Prompt: Each entry that follows must be output without any deviation.

[3D code data]
------------------------------------------------

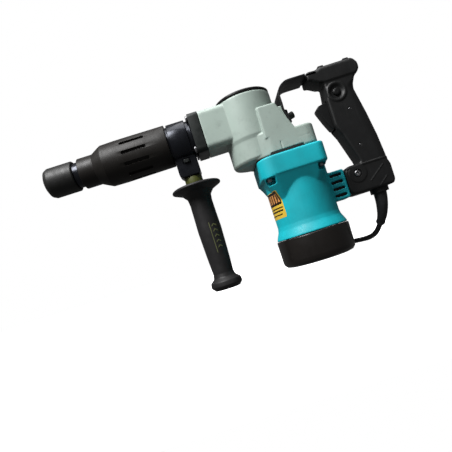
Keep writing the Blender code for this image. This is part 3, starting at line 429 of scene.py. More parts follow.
def inset_outline(outline, distance, fixed_x=None):
    """The outline moved inwards by a distance, except for an edge that stands at fixed_x."""
    moved = []
    turn = 1 if signed_area(outline) > 0 else -1
    count = len(outline)
    for k in range(count):
        corners = [Vector(outline[(k + step) % count]) for step in (-1, 0, 1)]
        lines = []
        for start, end in zip(corners, corners[1:]):
            along = (end - start).normalized()
            inward = Vector((-along.y, along.x)) * turn
            flat = fixed_x is not None and start.x == end.x == fixed_x
            lines.append((start + inward * (0 if flat else distance), along))
        (first, way), (second, other) = lines
        cross = way.x * other.y - way.y * other.x
        gap = second - first
        reach = (gap.x * other.y - gap.y * other.x) / cross if abs(cross) > 1e-6 else gap.dot(way)
        moved.append(tuple(first + way * reach))
    return moved


def lofted(name, levels, axis="Z", paint=None):
    """A solid through outlines with the same number of points; each level is (distance, outline)."""
    count = len(levels[0][1])
    points = []
    faces = []
    for along, outline in levels:
        for a, b in outline:
            points.append({"Z": (a, b, along), "Y": (a, along, b), "X": (along, a, b)}[axis])
    for first in range(0, count * (len(levels) - 1), count):
        for k in range(count):
            nxt = (k + 1) % count
            faces.append((first + k, first + nxt, first + count + nxt, first + count + k))
    faces.append(tuple(range(count - 1, -1, -1)))
    faces.append(tuple(range(len(points) - count, len(points))))
    return mesh_piece(name, points, faces, paint)


def slab(name, outline, low, high, rounding=0.0, axis="Z", paint=None):
    """An outline pushed along an axis, with its rims rounded: (x, y) for Z, (x, z) for Y, (y, z) for X."""
    if not rounding:
        return lofted(name, [(low, outline), (high, outline)], axis, paint)
    levels = []
    for end, way in ((low, 1), (high, -1)):
        rim = []
        for degrees in (0, 22.5, 45, 67.5, 90):
            angle = math.radians(degrees)
            inset = rounding * (1 - math.sin(angle))
            rim.append((end + way * rounding * (1 - math.cos(angle)), inset_outline(outline, inset)))
        levels += rim if way > 0 else rim[::-1]
    return lofted(name, levels, axis, paint)


def rectangle(x, y, radius, steps=8):
    corners = [(x[1], y[1]), (x[0], y[1]), (x[0], y[0]), (x[1], y[0])]
    return filleted(corners, radius, steps) if radius else corners


def block(name, x, y, z, rounding=0.0, corner=0.0, paint=None):
    return slab(name, rectangle(x, y, corner), z[0], z[1], rounding, "Z", paint)


def plain_profile(radius, start, end):
    return [(0, start), (radius, start), (radius, end), (0, end)]


def rod(name, radius, start, end, centre, direction, paint=None, steps=48, fillet=0.0):
    return turned(name, plain_profile(radius, start, end), centre, direction, paint, steps, fillet)


def hexagon(middle_a, middle_b, radius):
    corners = [math.pi * k / 3 for k in range(6)]
    return [(middle_a + radius * math.cos(a), middle_b + radius * math.sin(a)) for a in corners]


def settle(piece):
    """Makes a piece's modifiers part of its mesh."""
    graph = bpy.context.evaluated_depsgraph_get()
    mesh = bpy.data.meshes.new_from_object(piece.evaluated_get(graph))
    piece.modifiers.clear()
    piece.data = mesh


def combined(target, tools, operation, solver):
    """The target after each tool in turn is added or taken away; the tools are used up."""
    for tool in tools:
        change = target.modifiers.new("change", "BOOLEAN")
        change.operation = operation
        change.object = tool
        change.solver = solver
        settle(target)
        bpy.data.objects.remove(tool)
    return target


def cut(target, *tools, solver="EXACT"):
    return combined(target, tools, "DIFFERENCE", solver)


def join(target, *tools, solver="EXACT"):
    return combined(target, tools, "UNION", solver)


def melted(piece, grain, passes=4, keep=0.45):
    """The piece with a skin of even small faces, so that every edge and inner corner has a soft radius."""
    skin = piece.modifiers.new("skin", "REMESH")
    skin.mode = "VOXEL"
    skin.voxel_size = grain * MM
    flow = piece.modifiers.new("flow", "SMOOTH")
    flow.factor = 0.5
    flow.iterations = passes
    fewer = piece.modifiers.new("fewer", "DECIMATE")
    fewer.ratio = keep
    settle(piece)
    shade(piece, 60)
    return piece


def bevelled(piece, width, steps=2, degrees=40):
    change = piece.modifiers.new("edges", "BEVEL")
    change.width = width * MM
    change.segments = steps
    change.limit_method = "ANGLE"
    change.angle_limit = math.radians(degrees)
    settle(piece)
    shade(piece)
    return piece


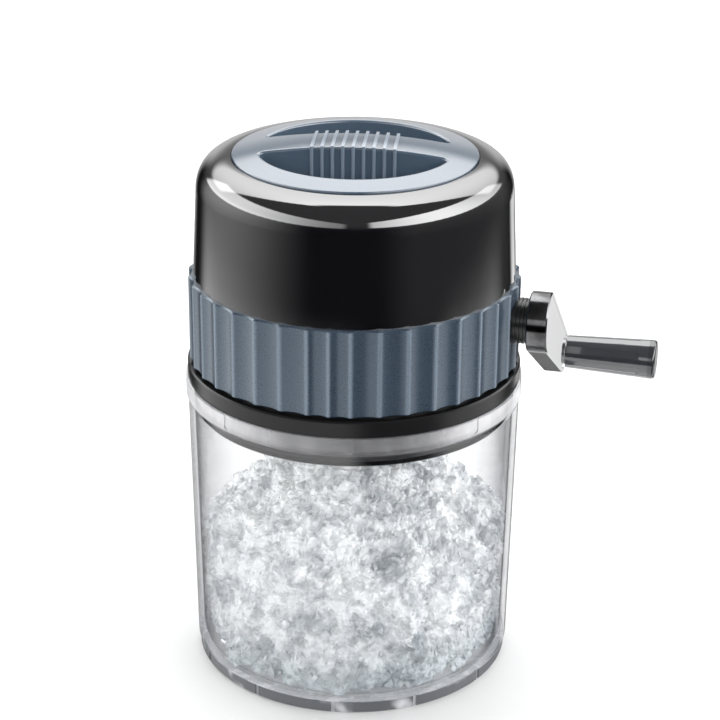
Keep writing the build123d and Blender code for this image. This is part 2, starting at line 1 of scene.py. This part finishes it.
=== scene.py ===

------------------------------------------------

Final result:
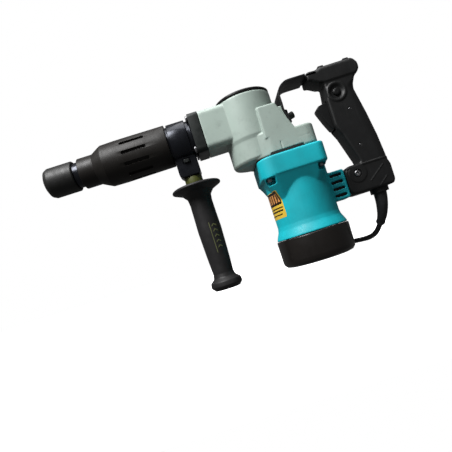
Keep writing the Blender code for this image. This is part 3, starting at line 429 of scene.py. More parts follow.
def inset_outline(outline, distance, fixed_x=None):
    """The outline moved inwards by a distance, except for an edge that stands at fixed_x."""
    moved = []
    turn = 1 if signed_area(outline) > 0 else -1
    count = len(outline)
    for k in range(count):
        corners = [Vector(outline[(k + step) % count]) for step in (-1, 0, 1)]
        lines = []
        for start, end in zip(corners, corners[1:]):
            along = (end - start).normalized()
            inward = Vector((-along.y, along.x)) * turn
            flat = fixed_x is not None and start.x == end.x == fixed_x
            lines.append((start + inward * (0 if flat else distance), along))
        (first, way), (second, other) = lines
        cross = way.x * other.y - way.y * other.x
        gap = second - first
        reach = (gap.x * other.y - gap.y * other.x) / cross if abs(cross) > 1e-6 else gap.dot(way)
        moved.append(tuple(first + way * reach))
    return moved


def lofted(name, levels, axis="Z", paint=None):
    """A solid through outlines with the same number of points; each level is (distance, outline)."""
    count = len(levels[0][1])
    points = []
    faces = []
    for along, outline in levels:
        for a, b in outline:
            points.append({"Z": (a, b, along), "Y": (a, along, b), "X": (along, a, b)}[axis])
    for first in range(0, count * (len(levels) - 1), count):
        for k in range(count):
            nxt = (k + 1) % count
            faces.append((first + k, first + nxt, first + count + nxt, first + count + k))
    faces.append(tuple(range(count - 1, -1, -1)))
    faces.append(tuple(range(len(points) - count, len(points))))
    return mesh_piece(name, points, faces, paint)


def slab(name, outline, low, high, rounding=0.0, axis="Z", paint=None):
    """An outline pushed along an axis, with its rims rounded: (x, y) for Z, (x, z) for Y, (y, z) for X."""
    if not rounding:
        return lofted(name, [(low, outline), (high, outline)], axis, paint)
    levels = []
    for end, way in ((low, 1), (high, -1)):
        rim = []
        for degrees in (0, 22.5, 45, 67.5, 90):
            angle = math.radians(degrees)
            inset = rounding * (1 - math.sin(angle))
            rim.append((end + way * rounding * (1 - math.cos(angle)), inset_outline(outline, inset)))
        levels += rim if way > 0 else rim[::-1]
    return lofted(name, levels, axis, paint)


def rectangle(x, y, radius, steps=8):
    corners = [(x[1], y[1]), (x[0], y[1]), (x[0], y[0]), (x[1], y[0])]
    return filleted(corners, radius, steps) if radius else corners


def block(name, x, y, z, rounding=0.0, corner=0.0, paint=None):
    return slab(name, rectangle(x, y, corner), z[0], z[1], rounding, "Z", paint)


def plain_profile(radius, start, end):
    return [(0, start), (radius, start), (radius, end), (0, end)]


def rod(name, radius, start, end, centre, direction, paint=None, steps=48, fillet=0.0):
    return turned(name, plain_profile(radius, start, end), centre, direction, paint, steps, fillet)


def hexagon(middle_a, middle_b, radius):
    corners = [math.pi * k / 3 for k in range(6)]
    return [(middle_a + radius * math.cos(a), middle_b + radius * math.sin(a)) for a in corners]


def settle(piece):
    """Makes a piece's modifiers part of its mesh."""
    graph = bpy.context.evaluated_depsgraph_get()
    mesh = bpy.data.meshes.new_from_object(piece.evaluated_get(graph))
    piece.modifiers.clear()
    piece.data = mesh


def combined(target, tools, operation, solver):
    """The target after each tool in turn is added or taken away; the tools are used up."""
    for tool in tools:
        change = target.modifiers.new("change", "BOOLEAN")
        change.operation = operation
        change.object = tool
        change.solver = solver
        settle(target)
        bpy.data.objects.remove(tool)
    return target


def cut(target, *tools, solver="EXACT"):
    return combined(target, tools, "DIFFERENCE", solver)


def join(target, *tools, solver="EXACT"):
    return combined(target, tools, "UNION", solver)


def melted(piece, grain, passes=4, keep=0.45):
    """The piece with a skin of even small faces, so that every edge and inner corner has a soft radius."""
    skin = piece.modifiers.new("skin", "REMESH")
    skin.mode = "VOXEL"
    skin.voxel_size = grain * MM
    flow = piece.modifiers.new("flow", "SMOOTH")
    flow.factor = 0.5
    flow.iterations = passes
    fewer = piece.modifiers.new("fewer", "DECIMATE")
    fewer.ratio = keep
    settle(piece)
    shade(piece, 60)
    return piece


def bevelled(piece, width, steps=2, degrees=40):
    change = piece.modifiers.new("edges", "BEVEL")
    change.width = width * MM
    change.segments = steps
    change.limit_method = "ANGLE"
    change.angle_limit = math.radians(degrees)
    settle(piece)
    shade(piece)
    return piece


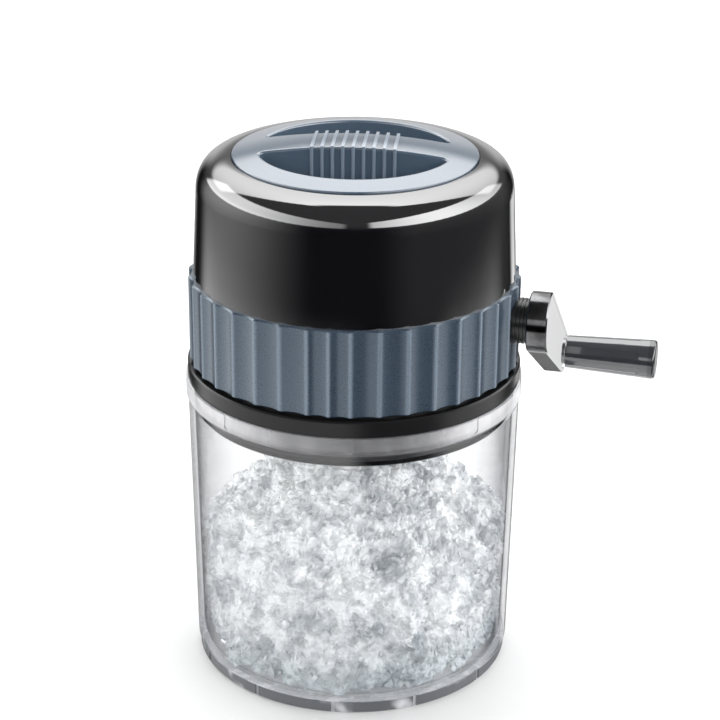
Keep writing the build123d and Blender code for this image. This is part 2, starting at line 1 of scene.py. This part finishes it.
=== scene.py ===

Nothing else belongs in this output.